start DATASET EXCERPT

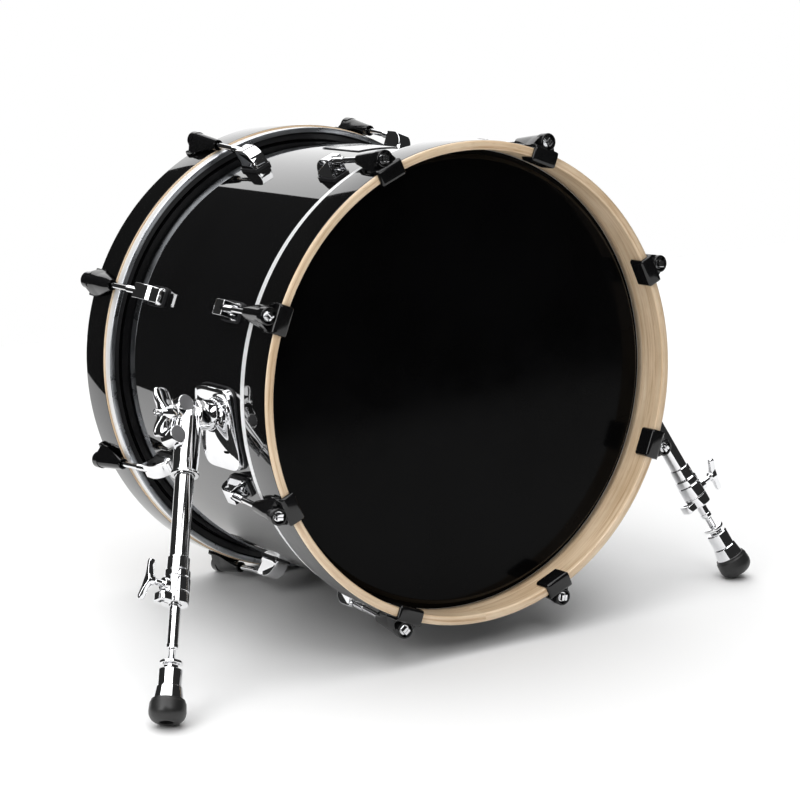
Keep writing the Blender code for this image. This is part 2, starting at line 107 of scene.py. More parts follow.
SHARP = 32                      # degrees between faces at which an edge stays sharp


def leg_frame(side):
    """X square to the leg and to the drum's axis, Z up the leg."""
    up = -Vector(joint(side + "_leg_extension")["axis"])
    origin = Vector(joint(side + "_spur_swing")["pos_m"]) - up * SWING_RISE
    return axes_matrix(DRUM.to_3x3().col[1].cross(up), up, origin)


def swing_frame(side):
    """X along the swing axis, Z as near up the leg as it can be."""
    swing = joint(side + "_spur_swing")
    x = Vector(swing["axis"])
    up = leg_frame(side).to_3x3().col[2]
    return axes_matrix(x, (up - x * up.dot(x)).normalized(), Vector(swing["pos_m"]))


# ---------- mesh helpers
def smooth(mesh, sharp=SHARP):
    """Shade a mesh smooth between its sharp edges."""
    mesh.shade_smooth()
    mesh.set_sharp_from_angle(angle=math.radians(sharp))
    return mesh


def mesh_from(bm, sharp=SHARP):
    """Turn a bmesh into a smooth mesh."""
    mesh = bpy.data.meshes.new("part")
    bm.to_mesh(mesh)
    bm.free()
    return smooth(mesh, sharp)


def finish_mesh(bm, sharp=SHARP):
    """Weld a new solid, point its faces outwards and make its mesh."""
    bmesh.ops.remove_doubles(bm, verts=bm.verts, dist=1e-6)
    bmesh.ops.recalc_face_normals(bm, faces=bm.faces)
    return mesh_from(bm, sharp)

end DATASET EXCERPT

» **SET TASK**
In the listing above, please print only the lines from the first one to the line where "return axes_matrix(DRUM.to_3x3().col[1].cross(up), up, origin)" appears, exactly as written, both of those lines included.

» **COMPLETED TASK**
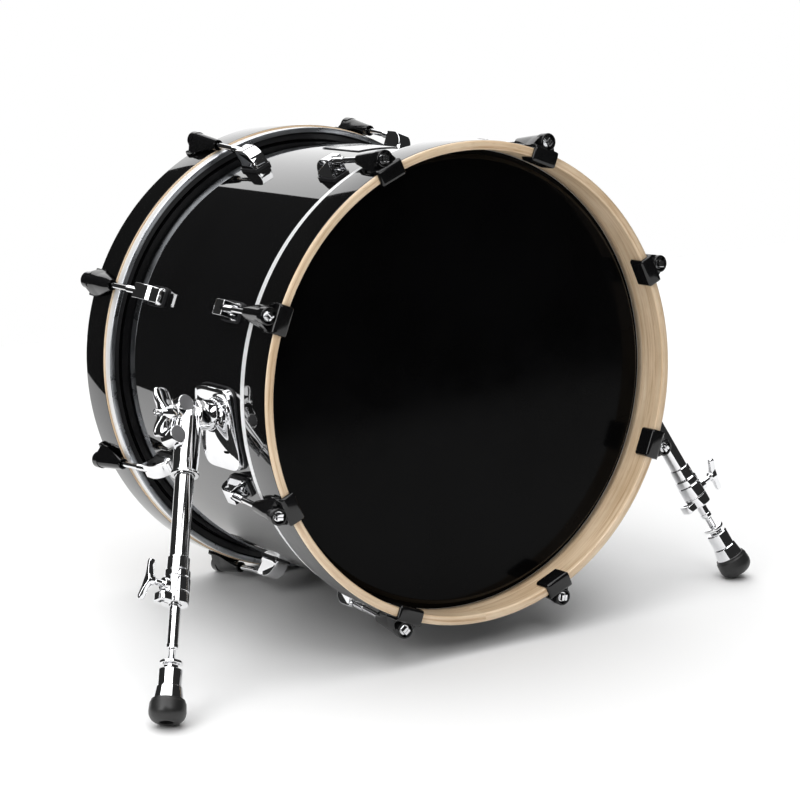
Keep writing the Blender code for this image. This is part 2, starting at line 107 of scene.py. More parts follow.
SHARP = 32                      # degrees between faces at which an edge stays sharp


def leg_frame(side):
    """X square to the leg and to the drum's axis, Z up the leg."""
    up = -Vector(joint(side + "_leg_extension")["axis"])
    origin = Vector(joint(side + "_spur_swing")["pos_m"]) - up * SWING_RISE
    return axes_matrix(DRUM.to_3x3().col[1].cross(up), up, origin)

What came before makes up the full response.